DEAR JERRY: In the late 1950s I saw Frances Faye in the lounge at the Thunderbird Hotel in Las Vegas.
Never before had I seen an act with such energy and this gal was truly at home singing and playing her piano, while having no regard for acting proper during the show.
A few years later, while on liberty from the Marines, I saw Faye again, this time at the Crescendo Club in Hollywood.
Each time at her shows there was something special about her act, and the audiences knew how she felt by the way she phrased a lyric or changed the tempo of a song.
It's difficult to explain but, needless to say, I came away impressed.
What can you tell me about her career, and her recordings?
Dale Hall, Winter Haven, Fla.
DEAR DALE: Frances, sometimes mistakenly shown as Francis (1912-1991), made her first record in 1936, “No Regrets” (Decca 916), backed by Perry Botkin and His Orchestra.
Though she released at least a dozen singles in years ahead, Faye is regarded more as an albums artist. From 1954 through '64 Frances averaged a little more than one LP per year.
Not a one of Faye's records charted, though, as you twice discovered, her fame and fortune came from her predictably unpredictable concerts.
Frances liberally laced her lounge shows with risqué double entendres and homosexual humor. Decades ahead of Ellen, k.d. Lang, and other openly gay and lesbian stars, Faye repeatedly outted herself on stage.

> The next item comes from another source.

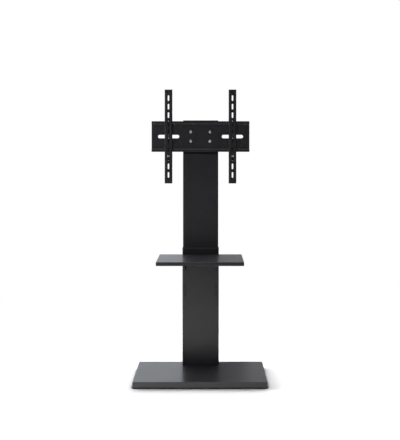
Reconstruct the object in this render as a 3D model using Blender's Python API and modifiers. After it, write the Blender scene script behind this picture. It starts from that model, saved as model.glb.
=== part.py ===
"""Pedestal floor stand with a height-adjustable mast, a panning mounting head and a hook-on shelf.

Lengths are metres and +Z is up. The origin is the middle of the base, on the floor.
+X is to the right and -Y is the front, where the shelf and the mounting face look.
"""
import math

import bmesh
import bpy
from mathutils import Matrix, Vector

# Clearances and the fineness of round work
SEAT_GAP = 0.0003
SHANK_CLEARANCE = 0.0003
CUT_OVERRUN = 0.002
WELD_OVERLAP = 0.001
FLAT_ANGLE = math.radians(1)
ARC_STEP = math.radians(22.5)
ROUND_SIDES = 20
HOLE_SIDES = 16
SCREW_SIDES = 12
BEVEL_STEPS = 3

# How wide a screw head's flat crown is, and how high its rim, as shares of the head
DOME_SHARES = (0.62, 0.35)

# Base cover, a tray of pressed sheet that hides the base plate
BASE_WIDTH = 0.600
BASE_DEPTH = 0.400
BASE_HEIGHT = 0.0295
SKIRT_LIFT = 0.005
BASE_SLANT = 0.0027
COVER_SHEET = 0.002
BASE_CORNER_RADIUS = 0.006
BASE_EDGE_RADIUS = 0.0026
COVER_COLUMN_CLEARANCE = 0.0005
COVER_BOSS_DIAMETER = 0.010
COVER_SCREW_SIDE_INSET = 0.120
COVER_SCREW_END_INSET = 0.030
COVER_SCREW_DIAMETER = 0.004
COVER_SCREW_LENGTH = 0.015
COVER_SCREW_HEAD_DIAMETER = 0.009
COVER_SCREW_HEAD_HEIGHT = 0.0024
COVER_SCREW_DRIVE_WIDTH = 0.003
COVER_SCREW_TIP_ROOM = 0.0006

# Base plate, the heavy steel sheet that everything is bolted to
PLATE_EDGE_CLEARANCE = 0.003
PLATE_THICKNESS = 0.006
PLATE_CORNER_RADIUS = 0.008
WELD_NUT_WIDTH = 0.013
WELD_NUT_HEIGHT = 0.0065

# Levelling feet
FOOT_INSET = 0.045
FOOT_PAD_DIAMETER = 0.032
FOOT_PAD_HEIGHT = 0.0067
FOOT_PAD_EDGE = 0.0012
FOOT_SOLE_THICKNESS = 0.0022
FOOT_STUD_DIAMETER = 0.008
FOOT_STUD_HEADROOM = 0.001
FOOT_STUD_CHAMFER = 0.001

# Lower column, a folded C section whose open side is at the rear
COLUMN_WIDTH = 0.173
COLUMN_DEPTH = 0.064
COLUMN_SHEET = 0.002
COLUMN_BEND = 0.003
COLUMN_LIP = 0.014
COLUMN_TOP = 0.580
COLUMN_REAR_SETBACK = 0.0143
COLUMN_FOOT_WIDTH = 0.230
COLUMN_FOOT_THICKNESS = 0.005
COLUMN_FOOT_FRONT_MARGIN = 0.0217
COLUMN_FOOT_REAR_MARGIN = 0.0043
COLUMN_FOOT_CORNER = 0.006
COLUMN_BOLT_SPAN = 0.201
COLUMN_BOLT_SETBACK = 0.0133
COLUMN_BOLT_ROW_PITCH = 0.037
COLUMN_BOLT_DIAMETER = 0.008
COLUMN_BOLT_HEAD_DIAMETER = 0.014
COLUMN_BOLT_HEAD_HEIGHT = 0.0044
COLUMN_BOLT_SOCKET_WIDTH = 0.005
COLUMN_BOLT_SOCKET_DEPTH = 0.0026

# Slots in the column's front that the shelf hooks into, two rows for each of the shelf's two places
SLOT_WIDTH = 0.004
SLOT_HEIGHT = 0.018
SLOT_SPAN = 0.147
SLOT_HEAD_MARGIN = 0.056
SLOT_PITCH = 0.033
SLOT_PLACE_DROP = 0.124

# Collar on the column's rim
COLLAR_OVERHANG = 0.0005
COLLAR_HEIGHT = 0.006
COLLAR_EDGE_RADIUS = 0.0025
COLLAR_RUNNING_GAP = 0.0004
COLLAR_CORNER_RADIUS = 0.0055
COLLAR_OPENING_RADIUS = 0.006
GUIDE_BLOCK_WIDTH = 0.140
GUIDE_BLOCK_DROP = 0.025
GUIDE_RUNNING_GAP = 0.0005

# Clamp that holds the mast at its height
CLAMP_DROP = 0.043
CLAMP_BRIDGE_WIDTH = 0.150
CLAMP_BRIDGE_HEIGHT = 0.064
CLAMP_BRIDGE_THICKNESS = 0.003
CLAMP_BRIDGE_CORNER = 0.005
HEIGHT_BOLT_PITCH = 0.036
HEIGHT_BOLT_DIAMETER = 0.008
HEIGHT_BOLT_HEAD_WIDTH = 0.013
HEIGHT_BOLT_HEAD_HEIGHT = 0.0053
HEIGHT_BOLT_TIP = 0.0029
HEIGHT_WASHER_DIAMETER = 0.024
HEIGHT_WASHER_THICKNESS = 0.002
NUT_BAR_WIDTH = 0.024
NUT_BAR_HEIGHT = 0.060
NUT_BAR_THICKNESS = 0.006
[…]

Even those who regarded her act as over the top were quick to admit the lady was unique.
DEAR JERRY: There was a song that came out in the 1960s that I think might be titled “Dreamland.” It could be the flip side of a better known tune.

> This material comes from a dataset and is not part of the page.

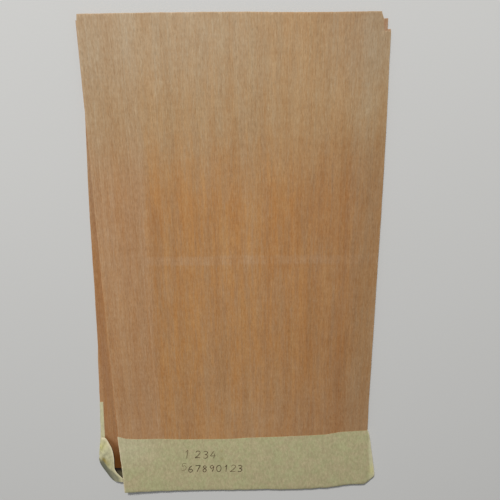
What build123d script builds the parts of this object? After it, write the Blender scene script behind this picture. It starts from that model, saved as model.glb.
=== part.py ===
from build123d import *
import math
import os

# A small bundle of four thin wood veneer sheets, lying flat on its back and
# held together at its lower end by one turn of paper tape.
# Units are millimetres. X runs across the grain, Y along it (the tape end is
# at -Y), and Z points up, out of the front face. All plan outlines below are
# given from the middle of the front sheet's lower edge, and every plane is
# then moved so that the bundle's box stands centred on the origin.

# ---------------------------------------------------------------- dimensions
sheet_t = 0.6            # thickness of each veneer sheet
tape_t = 0.2             # thickness of the paper tape with its creases
tape_w = 50.0            # width of the tape

front_w = 200.0          # front sheet, across the grain
front_l = 360.0          # front sheet, along the grain

second_w = 198.1         # second sheet, a little lower and to the left
second_l = 356.0
second_top = 355.9
second_left = -100.9
second_turn = 0.22       # degrees, its foot swings to the left

rear_w = 197.0           # third and back sheets, turned in the bundle
third_l = 339.4
third_top_left = (-97.1, 359.9)
third_turn = 3.1         # degrees, the foot swings to the left
back_l = 331.0
back_top_left = (-98.0, 359.2)
back_turn = 3.12

lift = 2.2               # how far the two front sheets bow up at the left
lift_from = -15.0        # where the bow starts, across the sheet
bow_edge = -100.0        # where the bow has risen by "lift"

fold_top_x = 100.7       # the tape's loose fold past the right edge:
fold_top_y = 56.1        # tight at its upper edge ...
fold_low_x = 109.7       # ... and standing off at its lower edge
fold_low_y = 11.9
fold_r = 0.6             # outer radius of the fold

tape_low = -1.5          # the tape's lower edge, just past the sheets' ends
wrap_low = (-118.1, 33.4)    # lower end of the turn round the left edge
wrap_mid = (-115.35, 50.0)
wrap_top = (-113.5, 82.3)    # upper end of the turn round the left edge

# heights of the layers, from the floor up
z_back = tape_t
z_third = z_back + sheet_t
z_second = z_third + sheet_t
z_front = z_second + sheet_t
z_face = z_front + sheet_t
z_split = z_second       # the front band is above this, the rear band below

# the box of the whole bundle, which puts the origin under its middle
x_mid = (wrap_low[0] + fold_low_x) / 2
y_mid = (tape_low + front_l) / 2

plan = Plane(origin=(-x_mid, -y_mid, 0), x_dir=(1, 0, 0), z_dir=(0, 0, 1))


def section_plane(y):
    """An upright plane across the bundle at y, seen from the tape end."""
    return Plane(origin=(-x_mid, y - y_mid, 0), x_dir=(1, 0, 0), z_dir=(0, -1, 0))


def turned(top_left, w, l, degrees):
    """The four corners of a sheet whose foot swings to the left."""
    a = math.radians(degrees)
    right = (math.cos(a), -math.sin(a))
    down = (-math.sin(a), -math.cos(a))
    x, y = top_left
    return [
        (x, y),
        (x + w * right[0], y + w * right[1]),
        (x + w * right[0] + l * down[0], y + w * right[1] + l * down[1]),
        (x + l * down[0], y + l * down[1]),
    ]


def bow_height(z, x):
    """Height of the bowed surface that starts at z, at a place x."""
    if x >= lift_from:
        return z
    s = (lift_from - x) / (lift_from - bow_edge)
    return z + lift * s * s


# The front sheet has lost its upper right corner along the grain. The two
# front sheets were trimmed a little short at the lower right, under the tape.
front_outline = [
    (-100.0, 0.0), (45.0, 0.0), (front_w / 2, 5.6), (100.0, 347.9), (98.6, 347.5), (97.1, 348.0),
    (95.4, 347.6), (94.95, 349.2), (94.6, 352.4), (94.5, 354.6), (93.7, 356.6),
    (93.1, 358.4), (92.9, 360.0), (-100.0, 360.0),
]
second_corners = turned((second_left, second_top), second_w, second_l, second_turn)
second_lean = math.tan(math.radians(second_turn))
second_outline = [
    second_corners[0], second_corners[1],
    (second_corners[1][0] - (second_corners[1][1] - 6.4) * second_lean, 6.4),
    (45.0, 0.9), (second_left - (second_top - 0.6) * second_lean, 0.6),
]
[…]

I do recall it begins with “my girl looks like Venus.”
Can you come up with a correct title and the artist?
Charlie Sandles, Flower Mound, Texas
DEAR CHARLIE: Certainly, though yet to be determined is whether it will be with one or two words.
The most likely choice is “Dream Land,” the flip of “Time Machine” (Madison 135) which is a 1960 hit for Dante and the Evergreens their follow-up to “Alley Oop.”

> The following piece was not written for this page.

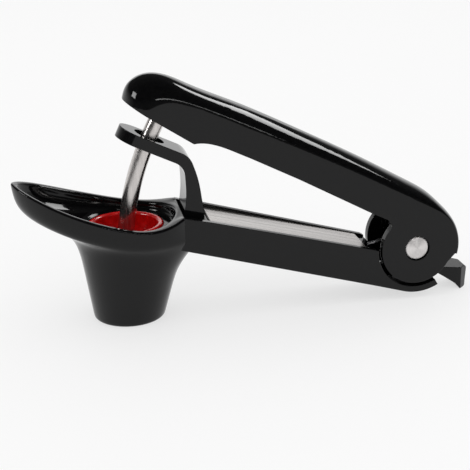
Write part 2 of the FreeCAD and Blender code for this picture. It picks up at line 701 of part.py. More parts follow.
def guide_arm():
    """The post that stands in the arm's channel, with the ring plate that the rod runs through."""
    body = new_body("guide_arm")
    reach = swing_radius + size.plate_reach
    slope = tangent(size.plate_angle)
    top_x, top_z = around_hinge(reach, size.plate_angle)
    low_x = top_x - size.plate_wall * sine(size.plate_angle)
    low_z = top_z - size.plate_wall * cosine(size.plate_angle)
    shoulder_x, throat_x = size.post_shoulder_x, size.post_throat_x
    shoulder_z = top_z - (shoulder_x - top_x) * slope
    throat_z = low_z - (throat_x - low_x) * slope
    base = size.foot_seat_height
    sketch = sketch_on(body, "guide_side", "XZ_Plane")
    foot_top = base + size.foot_rise
    draw_outline(sketch, [
        (top_x, top_z), (shoulder_x, shoulder_z), (size.post_waist_x, size.post_waist_height),
        (size.post_back_x, size.post_heel_height), (size.post_back_x, base), (size.post_front_x, base),
        (size.post_front_x, foot_top), (size.post_knee_x, size.post_knee_height), (throat_x, throat_z),
        (low_x, low_z)])
    pad(body, sketch, size.guide_width)
    doc.recompute()
    bends = ((shoulder_x, shoulder_z, size.post_shoulder_radius),
             (throat_x, throat_z, size.post_inner_radius),
             (size.post_waist_x, size.post_waist_height, size.post_bend),
             (size.post_back_x, size.post_heel_height, size.post_bend),
             (size.post_knee_x, size.post_knee_height, size.post_bend))
    for number, (x, z, radius) in enumerate(bends):
        round_edges(body, f"guide_bend{number}", radius, lambda e: near(e, x, z))
    foot = sketch_on(body, "guide_foot", "XY_Plane", (None, None, base))
    foot_half = as_length(arm_half_width(size.post_back_x.value) - size.arm_wall.value) - size.foot_side_gap
    front, back = size.tray_cut_x + size.channel_play / 2, size.post_back_x + 0.8
    draw_outline(foot, [(front, -foot_half), (back, -foot_half), (back, foot_half), (front, foot_half)])
    pad(body, foot, size.foot_rise, midplane=False)
    hole_x, hole_z = around_hinge(swing_radius, size.plate_angle)
    turned = (FreeCAD.Vector(0, 1, 0), size.plate_angle.value)
    hole = sketch_on(body, "guide_hole", "XY_Plane", (hole_x, 0, hole_z), turned)
    draw_circle(hole, 0, 0, size.guide_hole_radius)
    pocket(body, hole, 4 * size.plate_wall)
    nose = sketch_on(body, "guide_nose", "XY_Plane", (hole_x, 0, hole_z), turned)
    half = size.guide_width / 2
    inner = size.plate_reach - half
    draw_outline(nose, [(-inner, half, -half), (-size.plate_reach, 0, -half), (-inner, -half),
                        (-size.plate_reach - 9, -half), (-size.plate_reach - 9, half)])
    pocket(body, nose, 6 * size.plate_wall)
    for side in (-1, 1):
        bore = sketch_on(body, "guide_bore" + ("A" if side < 0 else "B"), "XY_Plane", (None, None, base))
        draw_circle(bore, screw_x, side * size.guide_screw_pitch / 2, size.guide_screw_radius)
        pocket(body, bore, size.guide_screw_depth + 0.3, midplane=False, reverse=True)
    return body


def steel_strip():
    """The brushed strip let into the top of the arm."""
    front, back = size.strip_front_x.value, size.strip_back_x.value
    side = side_solid([(front, strip_line(front)), (back, strip_line(back)),
                       (back, strip_line(back, size.strip_wall.value)),
                       (front, strip_line(front, size.strip_wall.value))], 30)
    clear = size.arm_wall.value + size.strip_gap.value
    plan = plan_solid([(front, arm_half_width(front) - clear), (back, arm_half_width(back) - clear)], -5, 70)
    return solid_feature("steel_strip", side.common(plan))


def turned_piece(name, corners, x, y, z):
    """A piece turned about an axis along Y. Corners are (radius, distance along Y)."""
    body = new_body(name)
    sketch = sketch_on(body, name + "_section", "XY_Plane")
    draw_outline(sketch, corners)
    revolve(body, sketch)
    for axis, distance in zip("xyz", (x, y, z)):
        body.setExpression(f"Placement.Base.{axis}", as_length(distance).text)
    return body


def hinge_pin():
    """The pin with its broad turned head on the near side."""
    face = -half_width
    return turned_piece("hinge_pin", [
        (0, face + 0.1), (size.head_radius - 0.5, face + 0.1), (size.head_radius, face + 0.5),
        (size.head_radius, face + size.head_wall), (size.pin_radius, face + size.head_wall),
        (size.pin_radius, half_width - size.head_wall - 0.05), (0, half_width - size.head_wall - 0.05)],
        size.hinge_x, 0, size.hinge_height)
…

Both sides of both singles are produced by Herb Alpert and Lou Adler, significant because option number two is “Dreamland,” released in 1961 by Herb Alpert.
For this single (RCA Victor 7918), and several others that followed, Herb chose to record as Dore Alpert, a name borrowed from his son.
I doubt additional options are needed, but here are two other “Dreamland” issues from the same time: (1961) Dee Jones, backed with “Hideaway Heaven” (Brent 7023), and (1961) Dicky Doyle, backed with “My Little Darlin'” (Wye 1009).
An interesting coincidence is how the title “Dreamland,” and names of the four artists singing it, all begin with D: Dante; Dore; Dee; Dicky.
DEAR JERRY: I still have a record I bought around 1970 by Kent LaVoie. The songs are “Happy Days in New York City” backed with “My Friend Is Here.”
I never heard of Kent before or after, but I liked his style and am wondering if he ever recorded again.
Jessica Elbert, York, Pa.
DEAR JERRY: Oh yes, and it's very likely you know a few of his songs.
That Laurie single, issued in October 1969, is LaVoie's first solo release. About a year later, known only as Lobo, he began a string of self-penned hits.
Among them are: “Me and You and a Dog Named Boo;” “I'd Love You to Want Me;” “Don't Expect Me to Be Your Friend;” and “Don't Tell Me Goodnight.”
IZ ZAT SO? “Happy Days in New York City” is Floridian Kent LaVoie's musical homage to the Miracle Mets, out of the blue winners of the 1969 World Series.
LaVoie did record before the Mets made sports history, as a member these local garage bands: Sugar Beats (1965); Me and the Other Guys (1966); Uglies (1966); and U.S Male (1967).